# Bucks go 1-1 on the Texas road trip.



## Samir87 (Jun 11, 2002)

The Bucks played like the team that went to the ECF on Monday, and then played like the team that lost to Memphis on Tuesday. Great win @ Dallas, sad loss @ Houston. Comon, this team has way too much talent to be under .500. They need to find a way to play some defense! Personally, if there was a way to maybe package up Timmy T and maybe Gadzuric to get a nice defensive presence on the inside I would do it. Francis kept getting inside the paint and laying it in and that is uncalled for.

And, Marcus Haislip excites me, kind of like a Richard Jefferson in his rookie year. He needs to bulk up and he will be a force.

Pryz can be a dominating inside presence, but his horrible lack of rebounding is a major reason why he's never on the court. It seems he grabs the ball and holds it out there for anyone to take away. He needs to be more aggressive.

This team as a whole needs to be more aggressive and we CAN challenge for high seed.


----------



## BEEZ (Jun 12, 2002)

> Originally posted by <b>Samir87</b>!
> The Bucks played like the team that went to the ECF on Monday, and then played like the team that lost to Memphis on Tuesday. Great win @ Dallas, sad loss @ Houston. Comon, this team has way too much talent to be under .500. They need to find a way to play some defense! Personally, if there was a way to maybe package up Timmy T and maybe Gadzuric to get a nice defensive presence on the inside I would do it. Francis kept getting inside the paint and laying it in and that is uncalled for.
> 
> And, Marcus Haislip excites me, kind of like a Richard Jefferson in his rookie year. He needs to bulk up and he will be a force.
> ...



They really need to get Ronald Murray some time. He is really exciting to watch


----------



## tommack01 (Jan 5, 2003)

it is really frustrating being a bucks fan. i mean one game we can beat the best team in the league who is almost unbeatable at home and then lose to a team like Toronto who is devastated by injuries all over the place. The bucks could very well be the best team in the east but on the other hand, be one of the worst teams in the east. Consistency is the key to the bucks.

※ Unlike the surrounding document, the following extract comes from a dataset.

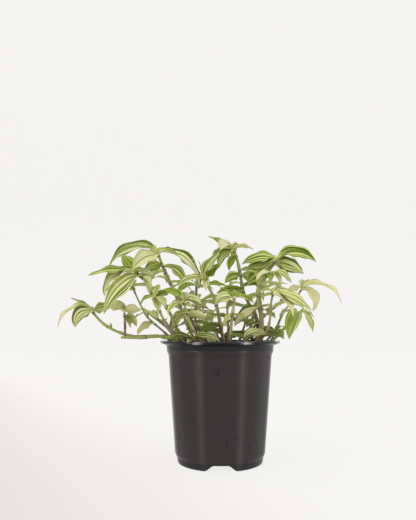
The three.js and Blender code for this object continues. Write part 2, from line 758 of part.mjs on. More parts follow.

We need Big Dog back. I dont care how we do it, except for getting rid of Allen. Send Cassel, Mason, Thomas, Kukoc, Pryz, gadzuric, redd, ollie, i dont care who you send just get Robinson back. The reason why we sucked so much last year was not robinson's fault, it was because of injuries at the wrong time. G-Rob kept us closer to the race that we deserved.

One last thing, PLEASE CUT ERVIN JOHNSON!!!!! HE IS HORRID!!!


----------



## dbacksfan15 (Jan 5, 2003)

what the bucks need is a rebounder or ANYBODY that plays defense. There arent to many guys that do (johnson who doesnt play, gadzeric and przybilla) that all


----------